▶ Requirements
In the records below, find the line that contains "the photograph shows" and the line that contains "for node in". Set down exactly those lines and every line between them, and nothing more.

+ + + + +

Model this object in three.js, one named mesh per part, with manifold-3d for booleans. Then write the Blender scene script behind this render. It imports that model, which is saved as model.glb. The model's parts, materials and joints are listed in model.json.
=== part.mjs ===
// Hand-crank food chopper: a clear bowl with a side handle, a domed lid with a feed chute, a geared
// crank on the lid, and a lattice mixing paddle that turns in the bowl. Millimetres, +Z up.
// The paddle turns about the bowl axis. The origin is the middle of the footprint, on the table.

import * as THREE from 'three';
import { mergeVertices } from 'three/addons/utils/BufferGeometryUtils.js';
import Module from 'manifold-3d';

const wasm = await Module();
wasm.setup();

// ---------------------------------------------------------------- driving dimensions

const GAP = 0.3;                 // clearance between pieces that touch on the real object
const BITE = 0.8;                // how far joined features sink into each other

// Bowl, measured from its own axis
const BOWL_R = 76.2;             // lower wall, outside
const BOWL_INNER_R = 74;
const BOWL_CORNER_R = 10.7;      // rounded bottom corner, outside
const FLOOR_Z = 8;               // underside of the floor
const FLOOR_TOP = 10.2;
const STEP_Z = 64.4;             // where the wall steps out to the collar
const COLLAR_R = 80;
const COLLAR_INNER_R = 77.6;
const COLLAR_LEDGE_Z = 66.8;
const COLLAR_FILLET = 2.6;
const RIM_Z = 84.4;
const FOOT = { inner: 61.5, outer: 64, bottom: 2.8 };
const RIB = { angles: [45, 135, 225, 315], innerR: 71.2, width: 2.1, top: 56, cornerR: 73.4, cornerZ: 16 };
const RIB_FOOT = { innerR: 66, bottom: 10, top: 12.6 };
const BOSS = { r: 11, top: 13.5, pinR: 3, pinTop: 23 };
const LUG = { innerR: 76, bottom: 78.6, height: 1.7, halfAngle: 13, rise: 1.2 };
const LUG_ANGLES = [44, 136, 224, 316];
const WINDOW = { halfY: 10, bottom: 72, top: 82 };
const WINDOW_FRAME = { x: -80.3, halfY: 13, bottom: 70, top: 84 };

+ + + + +

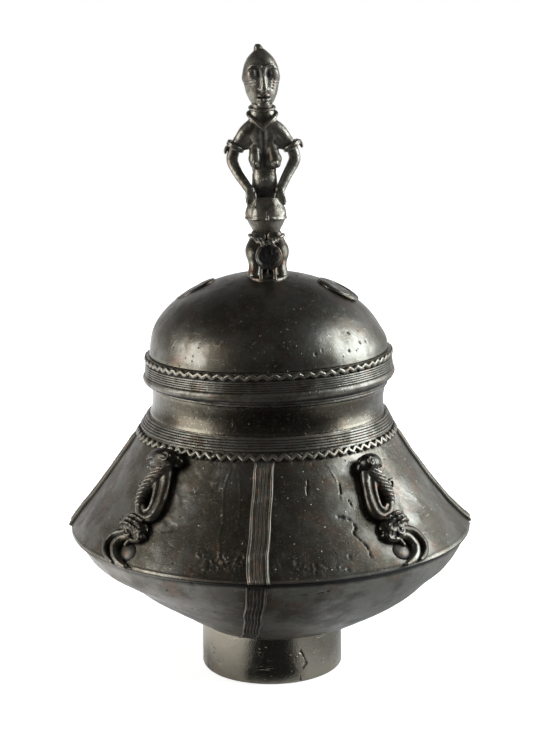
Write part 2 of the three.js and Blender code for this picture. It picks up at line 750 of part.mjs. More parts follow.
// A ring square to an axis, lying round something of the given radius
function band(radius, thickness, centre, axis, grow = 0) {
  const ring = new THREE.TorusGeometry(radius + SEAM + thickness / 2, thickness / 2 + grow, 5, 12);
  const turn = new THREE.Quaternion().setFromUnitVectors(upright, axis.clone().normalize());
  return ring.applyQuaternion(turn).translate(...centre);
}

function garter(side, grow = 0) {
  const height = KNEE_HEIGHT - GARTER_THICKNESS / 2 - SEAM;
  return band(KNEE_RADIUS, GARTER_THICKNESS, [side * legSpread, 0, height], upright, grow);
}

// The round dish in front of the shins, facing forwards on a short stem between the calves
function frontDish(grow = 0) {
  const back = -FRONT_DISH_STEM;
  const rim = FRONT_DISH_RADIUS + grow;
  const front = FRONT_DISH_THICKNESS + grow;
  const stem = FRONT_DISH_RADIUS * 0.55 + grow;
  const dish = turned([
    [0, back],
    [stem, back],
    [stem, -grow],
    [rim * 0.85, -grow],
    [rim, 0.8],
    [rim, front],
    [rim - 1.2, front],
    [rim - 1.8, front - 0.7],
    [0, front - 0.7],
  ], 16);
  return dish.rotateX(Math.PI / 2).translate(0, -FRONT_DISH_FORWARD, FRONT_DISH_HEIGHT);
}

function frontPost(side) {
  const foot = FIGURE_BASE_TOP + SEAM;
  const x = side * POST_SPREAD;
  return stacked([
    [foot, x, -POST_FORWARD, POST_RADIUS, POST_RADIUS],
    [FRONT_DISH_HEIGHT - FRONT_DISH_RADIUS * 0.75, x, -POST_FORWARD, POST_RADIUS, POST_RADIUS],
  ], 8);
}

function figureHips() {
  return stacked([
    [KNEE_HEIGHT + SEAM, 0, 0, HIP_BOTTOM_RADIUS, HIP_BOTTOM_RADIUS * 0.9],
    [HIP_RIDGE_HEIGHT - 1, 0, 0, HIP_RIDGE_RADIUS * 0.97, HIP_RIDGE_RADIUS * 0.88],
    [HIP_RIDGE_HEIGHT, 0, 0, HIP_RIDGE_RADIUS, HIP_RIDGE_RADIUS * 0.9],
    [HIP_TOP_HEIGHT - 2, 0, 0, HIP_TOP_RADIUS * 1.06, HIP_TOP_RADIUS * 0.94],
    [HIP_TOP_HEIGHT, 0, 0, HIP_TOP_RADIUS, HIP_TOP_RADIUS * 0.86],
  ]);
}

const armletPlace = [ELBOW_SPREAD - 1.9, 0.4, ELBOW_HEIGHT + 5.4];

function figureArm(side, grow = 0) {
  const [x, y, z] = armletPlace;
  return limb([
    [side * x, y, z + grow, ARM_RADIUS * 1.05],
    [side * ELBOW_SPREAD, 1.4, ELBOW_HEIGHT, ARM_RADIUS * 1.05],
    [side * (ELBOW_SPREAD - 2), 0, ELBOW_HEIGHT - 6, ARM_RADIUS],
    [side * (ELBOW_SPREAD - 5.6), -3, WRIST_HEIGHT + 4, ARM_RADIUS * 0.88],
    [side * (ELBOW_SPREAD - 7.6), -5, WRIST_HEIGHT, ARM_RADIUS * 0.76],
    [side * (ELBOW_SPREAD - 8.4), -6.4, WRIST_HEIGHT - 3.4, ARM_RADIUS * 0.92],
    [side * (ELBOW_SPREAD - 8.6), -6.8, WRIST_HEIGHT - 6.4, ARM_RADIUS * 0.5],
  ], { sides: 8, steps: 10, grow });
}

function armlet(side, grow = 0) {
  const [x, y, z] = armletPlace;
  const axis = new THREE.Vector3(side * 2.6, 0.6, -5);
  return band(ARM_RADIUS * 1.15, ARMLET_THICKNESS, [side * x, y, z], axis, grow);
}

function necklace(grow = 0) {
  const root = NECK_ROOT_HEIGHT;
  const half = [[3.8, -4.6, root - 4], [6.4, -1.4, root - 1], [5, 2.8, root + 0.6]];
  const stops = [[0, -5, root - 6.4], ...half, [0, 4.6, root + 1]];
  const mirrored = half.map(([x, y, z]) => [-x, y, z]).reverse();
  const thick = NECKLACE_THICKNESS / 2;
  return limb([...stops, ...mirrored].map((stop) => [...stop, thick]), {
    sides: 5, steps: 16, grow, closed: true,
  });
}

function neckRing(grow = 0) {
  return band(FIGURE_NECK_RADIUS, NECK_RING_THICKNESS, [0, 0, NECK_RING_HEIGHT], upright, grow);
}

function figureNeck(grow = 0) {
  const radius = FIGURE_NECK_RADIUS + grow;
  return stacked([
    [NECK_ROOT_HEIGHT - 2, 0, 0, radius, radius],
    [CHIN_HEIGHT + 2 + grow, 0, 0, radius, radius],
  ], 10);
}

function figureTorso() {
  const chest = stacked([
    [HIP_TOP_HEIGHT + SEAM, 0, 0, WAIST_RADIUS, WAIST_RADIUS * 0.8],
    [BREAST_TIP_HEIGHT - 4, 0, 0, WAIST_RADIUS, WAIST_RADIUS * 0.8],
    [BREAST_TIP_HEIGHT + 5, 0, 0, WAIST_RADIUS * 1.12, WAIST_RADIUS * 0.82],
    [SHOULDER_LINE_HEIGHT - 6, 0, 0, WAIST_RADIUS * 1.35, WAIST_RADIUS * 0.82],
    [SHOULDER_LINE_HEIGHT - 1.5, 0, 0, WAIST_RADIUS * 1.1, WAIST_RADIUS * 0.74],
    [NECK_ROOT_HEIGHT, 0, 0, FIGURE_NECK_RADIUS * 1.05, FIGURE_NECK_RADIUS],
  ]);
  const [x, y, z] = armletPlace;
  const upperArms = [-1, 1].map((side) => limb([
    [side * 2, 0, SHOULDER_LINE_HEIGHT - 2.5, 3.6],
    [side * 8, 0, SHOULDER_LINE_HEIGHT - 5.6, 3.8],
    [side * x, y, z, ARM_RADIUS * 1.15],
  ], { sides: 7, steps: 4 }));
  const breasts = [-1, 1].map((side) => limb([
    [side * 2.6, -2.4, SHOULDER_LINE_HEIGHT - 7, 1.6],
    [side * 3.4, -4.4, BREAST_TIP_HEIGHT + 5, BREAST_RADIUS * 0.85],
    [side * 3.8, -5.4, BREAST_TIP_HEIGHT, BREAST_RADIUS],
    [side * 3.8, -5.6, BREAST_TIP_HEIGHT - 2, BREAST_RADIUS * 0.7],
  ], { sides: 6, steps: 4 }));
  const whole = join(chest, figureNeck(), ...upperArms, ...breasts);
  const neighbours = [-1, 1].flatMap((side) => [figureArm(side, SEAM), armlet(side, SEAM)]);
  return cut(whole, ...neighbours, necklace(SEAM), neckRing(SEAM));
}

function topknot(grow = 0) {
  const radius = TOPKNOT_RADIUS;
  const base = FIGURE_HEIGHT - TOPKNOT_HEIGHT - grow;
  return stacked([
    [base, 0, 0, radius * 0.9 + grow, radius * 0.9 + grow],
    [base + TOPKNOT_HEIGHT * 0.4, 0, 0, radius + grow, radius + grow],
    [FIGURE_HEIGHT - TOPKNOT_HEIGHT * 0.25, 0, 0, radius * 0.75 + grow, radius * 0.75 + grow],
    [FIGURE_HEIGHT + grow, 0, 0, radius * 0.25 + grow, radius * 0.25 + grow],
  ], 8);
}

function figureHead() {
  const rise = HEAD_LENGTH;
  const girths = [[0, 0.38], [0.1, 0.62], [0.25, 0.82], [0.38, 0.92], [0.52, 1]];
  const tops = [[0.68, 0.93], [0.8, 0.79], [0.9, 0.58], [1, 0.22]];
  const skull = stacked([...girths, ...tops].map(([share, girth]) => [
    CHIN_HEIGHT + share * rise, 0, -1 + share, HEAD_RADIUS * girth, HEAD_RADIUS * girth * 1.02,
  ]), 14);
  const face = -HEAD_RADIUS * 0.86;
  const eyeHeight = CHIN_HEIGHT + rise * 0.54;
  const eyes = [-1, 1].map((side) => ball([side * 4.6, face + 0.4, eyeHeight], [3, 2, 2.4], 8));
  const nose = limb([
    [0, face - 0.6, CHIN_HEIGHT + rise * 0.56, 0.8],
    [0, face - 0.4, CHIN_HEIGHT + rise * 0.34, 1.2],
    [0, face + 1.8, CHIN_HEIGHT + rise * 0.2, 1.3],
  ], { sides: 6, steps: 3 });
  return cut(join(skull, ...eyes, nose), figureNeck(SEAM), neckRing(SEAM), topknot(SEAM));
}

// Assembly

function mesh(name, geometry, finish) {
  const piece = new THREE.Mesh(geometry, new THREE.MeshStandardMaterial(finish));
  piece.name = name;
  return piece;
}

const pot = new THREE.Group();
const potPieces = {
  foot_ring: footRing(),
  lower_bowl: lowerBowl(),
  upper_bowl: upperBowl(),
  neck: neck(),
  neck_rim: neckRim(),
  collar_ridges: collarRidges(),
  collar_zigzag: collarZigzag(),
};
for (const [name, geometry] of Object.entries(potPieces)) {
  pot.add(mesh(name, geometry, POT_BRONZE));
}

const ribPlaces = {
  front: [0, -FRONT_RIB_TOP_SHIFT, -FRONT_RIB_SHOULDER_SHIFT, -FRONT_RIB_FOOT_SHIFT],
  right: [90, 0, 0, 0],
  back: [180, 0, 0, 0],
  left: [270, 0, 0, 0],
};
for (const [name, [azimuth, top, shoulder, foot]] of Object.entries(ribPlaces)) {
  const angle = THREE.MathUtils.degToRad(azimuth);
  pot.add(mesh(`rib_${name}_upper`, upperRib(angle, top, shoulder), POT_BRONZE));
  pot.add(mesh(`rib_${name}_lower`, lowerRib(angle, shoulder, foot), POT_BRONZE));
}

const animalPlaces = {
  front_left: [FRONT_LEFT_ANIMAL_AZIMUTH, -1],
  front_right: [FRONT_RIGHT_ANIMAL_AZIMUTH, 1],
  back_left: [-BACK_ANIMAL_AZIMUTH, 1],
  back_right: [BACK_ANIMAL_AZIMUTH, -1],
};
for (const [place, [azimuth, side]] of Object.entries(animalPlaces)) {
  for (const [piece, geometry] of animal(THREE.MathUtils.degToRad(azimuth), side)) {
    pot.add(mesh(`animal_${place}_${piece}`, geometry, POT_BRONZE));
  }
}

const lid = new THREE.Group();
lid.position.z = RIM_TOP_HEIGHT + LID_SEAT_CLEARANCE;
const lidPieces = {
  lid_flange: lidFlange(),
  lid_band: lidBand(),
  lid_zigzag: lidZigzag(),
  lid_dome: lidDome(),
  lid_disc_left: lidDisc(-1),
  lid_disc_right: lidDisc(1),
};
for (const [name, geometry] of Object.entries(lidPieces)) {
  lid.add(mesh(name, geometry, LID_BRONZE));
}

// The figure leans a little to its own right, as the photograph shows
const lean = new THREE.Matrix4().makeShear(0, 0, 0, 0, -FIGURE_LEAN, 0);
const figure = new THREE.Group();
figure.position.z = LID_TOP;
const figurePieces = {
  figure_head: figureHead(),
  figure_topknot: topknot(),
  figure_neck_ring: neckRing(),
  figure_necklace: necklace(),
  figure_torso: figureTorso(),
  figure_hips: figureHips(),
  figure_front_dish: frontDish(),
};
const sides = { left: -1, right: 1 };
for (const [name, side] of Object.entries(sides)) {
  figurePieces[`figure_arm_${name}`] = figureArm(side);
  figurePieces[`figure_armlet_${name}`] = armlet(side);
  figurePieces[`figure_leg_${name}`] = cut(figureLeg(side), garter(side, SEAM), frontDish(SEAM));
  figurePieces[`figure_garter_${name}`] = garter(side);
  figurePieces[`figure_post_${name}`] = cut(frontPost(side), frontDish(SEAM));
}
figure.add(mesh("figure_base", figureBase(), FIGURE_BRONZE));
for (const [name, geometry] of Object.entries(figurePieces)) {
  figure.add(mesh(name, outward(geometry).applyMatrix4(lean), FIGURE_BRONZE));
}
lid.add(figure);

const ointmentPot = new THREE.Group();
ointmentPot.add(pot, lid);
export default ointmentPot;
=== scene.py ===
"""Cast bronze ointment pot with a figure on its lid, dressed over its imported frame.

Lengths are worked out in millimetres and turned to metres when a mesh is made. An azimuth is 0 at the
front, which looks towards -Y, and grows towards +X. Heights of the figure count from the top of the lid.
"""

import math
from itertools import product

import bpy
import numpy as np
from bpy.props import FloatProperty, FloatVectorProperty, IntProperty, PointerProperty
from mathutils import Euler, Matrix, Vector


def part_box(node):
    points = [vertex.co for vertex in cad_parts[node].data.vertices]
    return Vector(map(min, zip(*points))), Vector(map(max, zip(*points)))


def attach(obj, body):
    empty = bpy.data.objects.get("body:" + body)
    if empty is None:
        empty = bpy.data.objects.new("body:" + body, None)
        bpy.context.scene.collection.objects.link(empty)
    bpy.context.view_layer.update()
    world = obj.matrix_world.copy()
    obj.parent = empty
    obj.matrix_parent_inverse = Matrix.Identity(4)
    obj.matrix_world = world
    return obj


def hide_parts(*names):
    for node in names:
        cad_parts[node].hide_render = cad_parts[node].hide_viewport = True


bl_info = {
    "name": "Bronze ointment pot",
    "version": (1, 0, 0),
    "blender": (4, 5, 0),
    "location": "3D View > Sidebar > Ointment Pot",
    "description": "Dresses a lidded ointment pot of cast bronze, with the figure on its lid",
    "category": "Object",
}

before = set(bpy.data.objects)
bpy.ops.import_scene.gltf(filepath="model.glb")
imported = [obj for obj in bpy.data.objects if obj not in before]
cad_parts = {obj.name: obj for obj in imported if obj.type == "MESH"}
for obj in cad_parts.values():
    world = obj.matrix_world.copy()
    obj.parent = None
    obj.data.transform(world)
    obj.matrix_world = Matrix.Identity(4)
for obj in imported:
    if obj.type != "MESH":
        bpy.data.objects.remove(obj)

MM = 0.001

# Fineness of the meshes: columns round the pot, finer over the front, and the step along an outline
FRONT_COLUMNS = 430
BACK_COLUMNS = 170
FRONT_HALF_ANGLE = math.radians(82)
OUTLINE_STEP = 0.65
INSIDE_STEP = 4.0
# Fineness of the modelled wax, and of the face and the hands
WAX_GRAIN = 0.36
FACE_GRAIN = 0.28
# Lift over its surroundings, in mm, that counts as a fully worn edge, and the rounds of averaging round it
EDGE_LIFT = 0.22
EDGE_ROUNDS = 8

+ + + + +

▶ Response
// The figure leans a little to its own right, as the photograph shows
const lean = new THREE.Matrix4().makeShear(0, 0, 0, 0, -FIGURE_LEAN, 0);
const figure = new THREE.Group();
figure.position.z = LID_TOP;
const figurePieces = {
  figure_head: figureHead(),
  figure_topknot: topknot(),
  figure_neck_ring: neckRing(),
  figure_necklace: necklace(),
  figure_torso: figureTorso(),
  figure_hips: figureHips(),
  figure_front_dish: frontDish(),
};
const sides = { left: -1, right: 1 };
for (const [name, side] of Object.entries(sides)) {
  figurePieces[`figure_arm_${name}`] = figureArm(side);
  figurePieces[`figure_armlet_${name}`] = armlet(side);
  figurePieces[`figure_leg_${name}`] = cut(figureLeg(side), garter(side, SEAM), frontDish(SEAM));
  figurePieces[`figure_garter_${name}`] = garter(side);
  figurePieces[`figure_post_${name}`] = cut(frontPost(side), frontDish(SEAM));
}
figure.add(mesh("figure_base", figureBase(), FIGURE_BRONZE));
for (const [name, geometry] of Object.entries(figurePieces)) {
  figure.add(mesh(name, outward(geometry).applyMatrix4(lean), FIGURE_BRONZE));
}
lid.add(figure);

const ointmentPot = new THREE.Group();
ointmentPot.add(pot, lid);
export default ointmentPot;
=== scene.py ===
"""Cast bronze ointment pot with a figure on its lid, dressed over its imported frame.

Lengths are worked out in millimetres and turned to metres when a mesh is made. An azimuth is 0 at the
front, which looks towards -Y, and grows towards +X. Heights of the figure count from the top of the lid.
"""

import math
from itertools import product

import bpy
import numpy as np
from bpy.props import FloatProperty, FloatVectorProperty, IntProperty, PointerProperty
from mathutils import Euler, Matrix, Vector


def part_box(node):
    points = [vertex.co for vertex in cad_parts[node].data.vertices]
    return Vector(map(min, zip(*points))), Vector(map(max, zip(*points)))


def attach(obj, body):
    empty = bpy.data.objects.get("body:" + body)
    if empty is None:
        empty = bpy.data.objects.new("body:" + body, None)
        bpy.context.scene.collection.objects.link(empty)
    bpy.context.view_layer.update()
    world = obj.matrix_world.copy()
    obj.parent = empty
    obj.matrix_parent_inverse = Matrix.Identity(4)
    obj.matrix_world = world
    return obj


def hide_parts(*names):
    for node in names:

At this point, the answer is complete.